Italians can point a finger at you as an obvious gesture of accusation, as in “Hai finito tu il caffè?“. They can also use it in normal situations to make it clear they’re asking you something, as in “E tu che cosa ne pensi?“, so don’t take it as a sign of disrespect.
The same applies to interrupting you while you’re speaking. In an argument it’s probably going to drive you crazy how Italians talk over you. In everyday life though it’s way more common for people from southern Europe to have animated conversations, where the words of one fuel the ideas of the other and we end up interrupting, being interrupted, interrupting again.
There are two big taboos when arguing with an Italian: one is la mamma and one is God.
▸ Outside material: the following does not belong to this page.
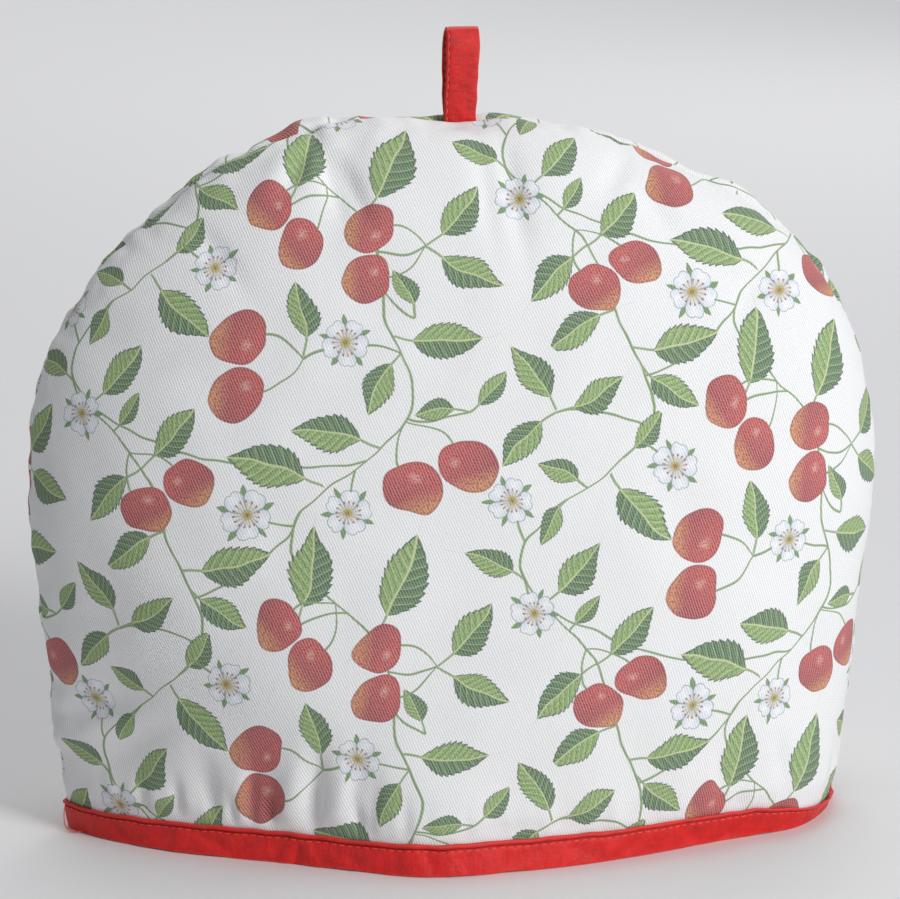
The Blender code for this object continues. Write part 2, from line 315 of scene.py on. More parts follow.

No matter if you’re angry out of your mind, leave these two out of the argument.
Maybe you heard it on the street or someone taught you, but never ever reply “Tua madre!” (your mother) if you want to avoid offending the other person immensely.
Also be careful because bestemmiare (cursing God) is very much frowned upon and you don’t want to be heard saying anything that involves God or any member of his family… In some regions though, like Tuscany, Friuli Venezia-Giulia and Veneto, more people use bestemmie as a common exclamation.
How to positively end an argument with an Italian?
Unfortunately I don’t have a catch-all solution for this one. Trying to understand each other’s points of view and to compromise when possible are a good starting point.
Another important achievement when in an intercultural relationship is learning to see the cultural differences behind the other’s behaviour. This can avoid further misunderstandings and fights.
A word or a gesture can have an unexpected meaning even in a culture relatively close to yours, so keep questioning what you think you know. With every challenge come new discoveries and even more fun: don’t forget to look beyond the surface!
Have you ever had an argument with an Italian? What struck you the most? If you are in an intercultural relationship or you have friends from different countries, have you noticed any differences in the way you argue?